12 thoughts on “NO… the EPA does not ‘work fruitfully’ with business; EPA coerces and bullies businesses”

  1. Since the snotty college boys who hate the oil industry that Washington sends to factories to tell the factories how to run know nothing about how to run a factory, they are not there to reduce explosions. They are there to force their agenda on to the factories.

    Regulation is about control, not safety, health, environment or whatever else government marketing tells you.

  2. If you have the cause of the Texas fertilizer plant explosion, I’m sure your insight would be welcome. I’ve found no reports indicating they have defined the cause. Also, news of a recent propane plant explosion in TEXAS is not well published. There was one in Florida. Like the Texas explosion, the cause of the Florida explosion is not yet known. Again, Mr. Bell, has very unique causal knowledge. Based on about 25 years experience in the chemical industry, I can guess what might have happened, but also based on that experience, I’ve learned that guesses are often wrong.

  3. I confess to a slightly smaller sin, a Tahoe. But I’m sure I get pennance points by also driving an ’89 Camry.

  4. PS: we were on about the EPA rather than OSHA, although the broad point of keeping the regulatory beast on a chain applies to both.

  5. Howdy Robert Bell
    Your hyperbole is linked to a false choice.
    Most libertarians agree that there’s a role for government and many agree that safety regulations are an appropriate government role. Then you have to figure out where to put the limits.
    Every reasonable person wants fertilizer and propane available at a reasonable cost. Every reasonable person wants the plant intact and the employees safe — including the management.
    Your comment is phrased as if management’s only stake in safety was regulatory coercion. Management has more of a stake in the plant’s safety from a productivity point of view, and more of a stake in the workers’ safety from a liability point of view, then they do from a regulatory coercion point of view.

  6. According to Gore and Co, owning a Suburban is an especially heinous crime to be investigated by the SUV.

  7. “I notice that the feds have never answered that…”
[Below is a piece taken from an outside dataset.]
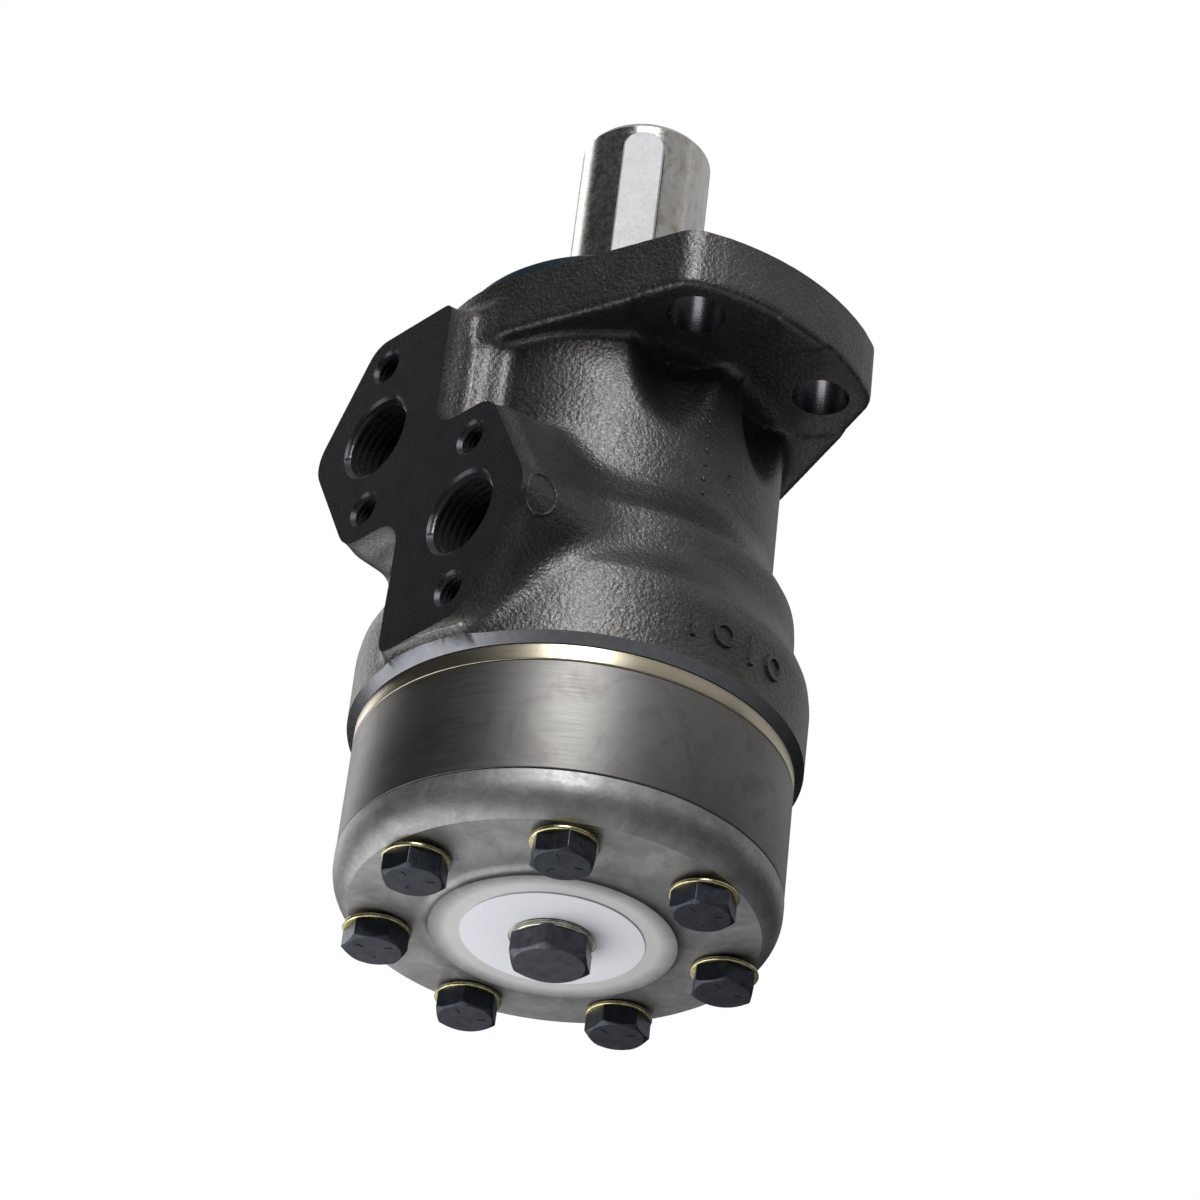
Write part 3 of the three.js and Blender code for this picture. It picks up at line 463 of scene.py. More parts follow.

    Indeed. The authority to require anything you want to includes the authority to issue conflicting, mutually exclusive requirements.

  8. Howdy Gamecock
    Two points:
    “Once you accept that the government has the authority to require seat belts, for example, they have the authority to require anything they want to.” Only too true, which is why I have doubts about requiring so much as headlights.
    2nd: If the guideline for what may be required is safety, and if the CAFE standards have a harmful effect on safety because little cars fly farther than big cars do, then the CAFE standards clearly violate the safety principle. I notice that the feds have never answered that…

  9. You are absolutely correct about CAFE standards.

    But . . .

    Once you accept that the government has the authority to require seat belts, for example, they have the authority to require anything they want to. And they now have hundreds of thousands of employees working on what they will require.
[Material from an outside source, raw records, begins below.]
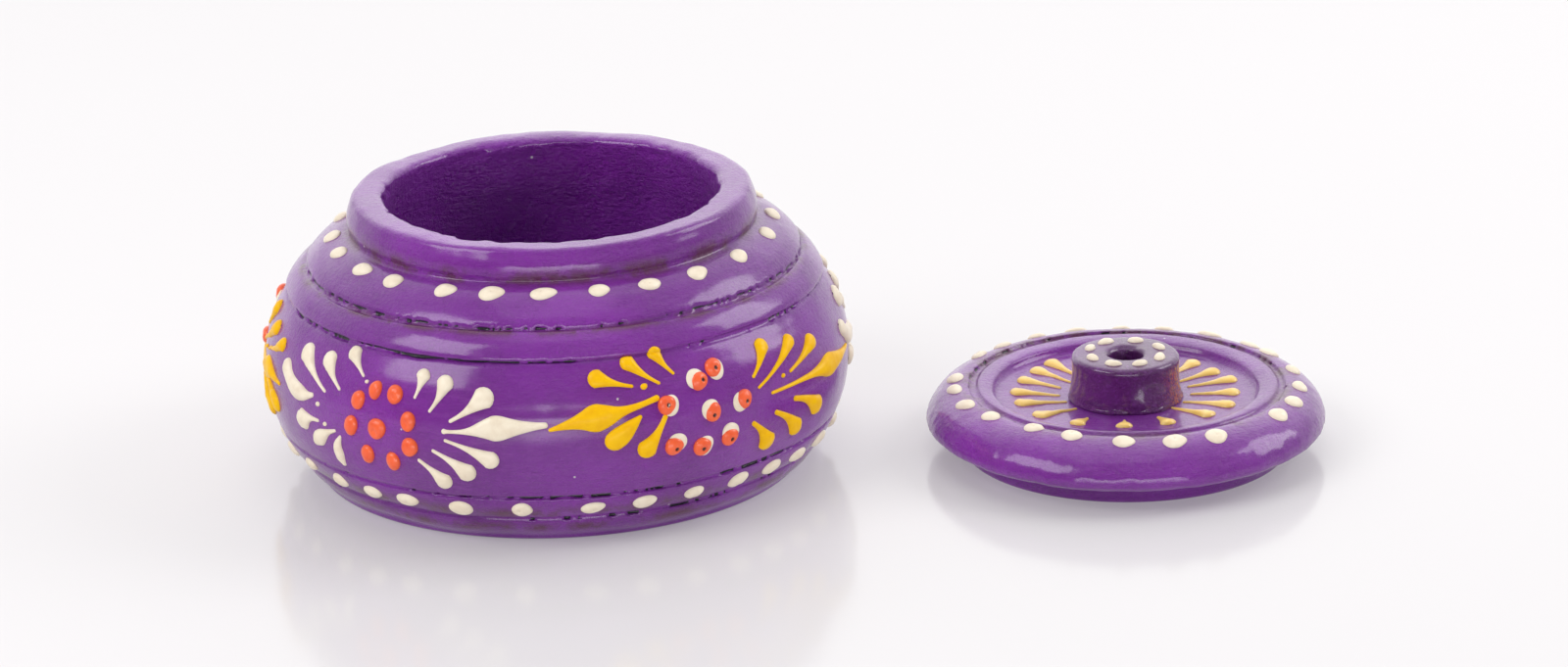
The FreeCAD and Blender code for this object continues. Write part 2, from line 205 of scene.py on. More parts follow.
def pot_section():
    """From the centre of the base, up the outside, over the rim and down inside to the floor."""
    low, top = belly_at(BELLY_LOW_Z), belly_at(BELLY_TOP_Z)
    s = Section((0, 0))
    s.line_to((BASE_R - 1.0, 0), COARSE * 3)
    s.arc_to((BASE_R + 0.5, 1.0), 0.35, FINE)
    s.arc_to(FOOT_TOP, 0.5)
    s.groove_to(BEAD_LOW, "groove 4", 0.4)
    s.arc_to(BEAD_TOP, 0.35)
    s.groove_to(low, "groove 3", 0.4)
    s.arc_to(top, sagitta(low, top, BELLY_CURVE))
    s.groove_to(RIDGE_LOW, "groove 2", 0.4)
    s.arc_to(RIDGE_TOP, 0.42, MEDIUM * 0.7)
    s.groove_to(SHOULDER_LOW, "groove 1", 0.4)
    s.arc_to(SHOULDER_TOP, 1.0)
    s.mark("neck foot")
    s.arc_to((NECK_R + 0.1, SHOULDER_TOP[1] + 0.9), -0.2, FINE)
    s.arc_to((RIM_R + 0.2, POT_TOP - 1.1), 0.4)
    s.mark("rim outside")
    s.arc_to((RIM_R - 1.0, POT_TOP), 0.32, FINE * 1.5)
    s.line_to((MOUTH_R + 0.5, POT_TOP))
    s.arc_to((MOUTH_R, POT_TOP - 0.7), 0.18, FINE * 1.5)
    s.mark("rim inside")
    s.line_to((MOUTH_R, NECK_INSIDE_Z), MEDIUM)
    s.line_to(WELL_SIDE, MEDIUM * 2)
    s.arc_to(WELL_FLOOR, -WELL_ROUND, MEDIUM * 2)
    s.line_to((0, WELL_FLOOR[1]), COARSE)
    return s


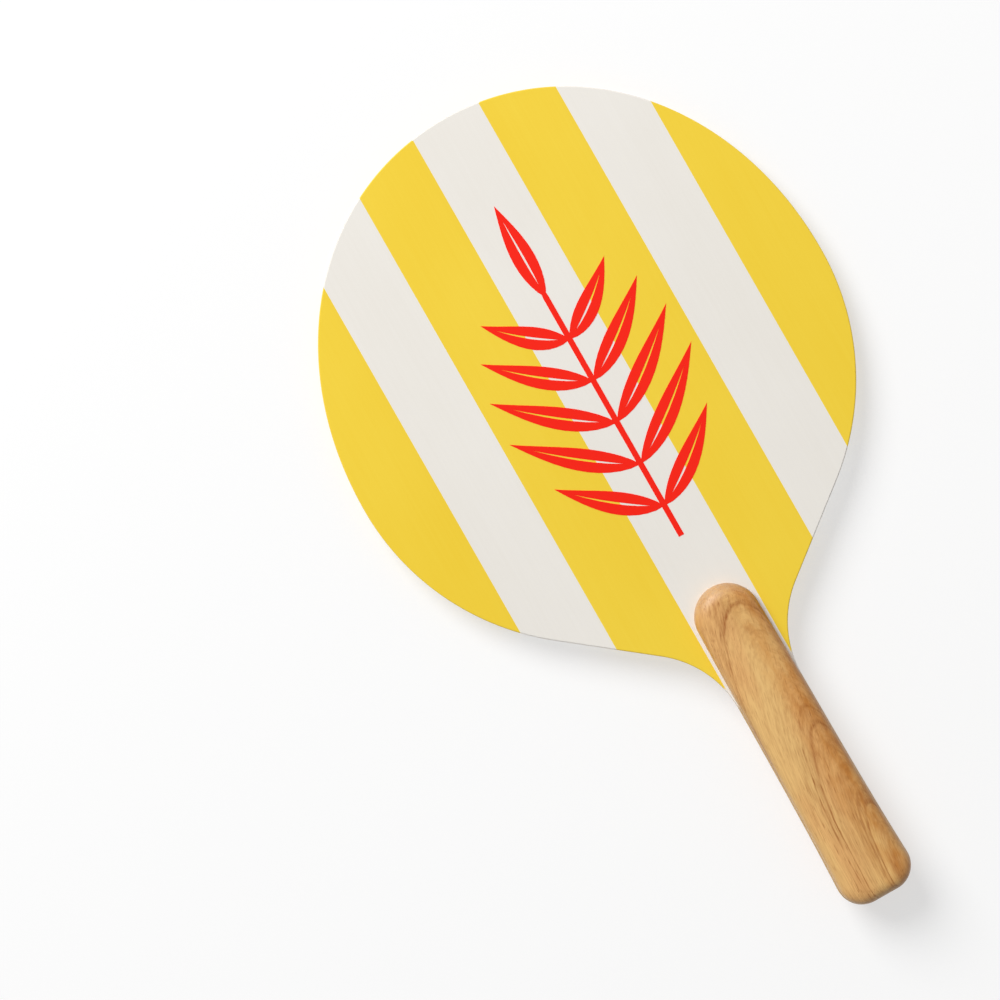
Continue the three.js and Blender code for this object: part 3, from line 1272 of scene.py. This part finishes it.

    The debate in Congress in the early 60s should have ended with the agreement that the government doesn’t have the authority to mandate seatbelts. Instead, they talked about whether or not seatbelts were a good idea, and once the consensus was a good idea, they mandated it. Now, Congress debates so much as to whether or not things are a good or bad idea. They never debate whether they have the Constitutional authority to act. Ipso facto, we now have a fascist government (i.e., private ownership of business, with strong, autocratic central government control).

    The problem is, you can’t have a little regulation. Once the genie is out of the bottle, government will go wild. Government expansion over the last 50 years has been obscene.
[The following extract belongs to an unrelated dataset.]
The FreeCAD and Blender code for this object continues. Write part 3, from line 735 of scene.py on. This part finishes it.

    The solution is wholesale deletion of Federal alphabet agencies. Ag makes no food, Energy makes no energy, FDA makes no drugs, Education educates no one.

  10. I suppose the importance of the CAFE standards to the public are reflected in the ever popular light truck and suv sales.

  11. One more entry in my dictionary of inverted words. Fruitful: making sure nobody can reap the fruits of his labour.

    Same relation as “progressive” is to progress and “liberal” to liberty.

  12. I’m sure Ms. McCarthy is referring to the CAFE standards as “fruitful.”
    The CAFE standards are exactly a fascist example: government coercing the public through coercion of private business. When government compels the automakers to produce cars to its specs, it coerces me to buy them.
    When it comes to safety elements, maybe there’s a point, although die-harder-than-me libertarians would dispute even that (seatbelts, airbags). But when it comes to features like fuel economy or a backup camera, I’d like to make up my own mind.
    I gave up on the editorial board of Reader’s Digest when one of their writers referred to the 35mpg CAFE as a “Christmas present.”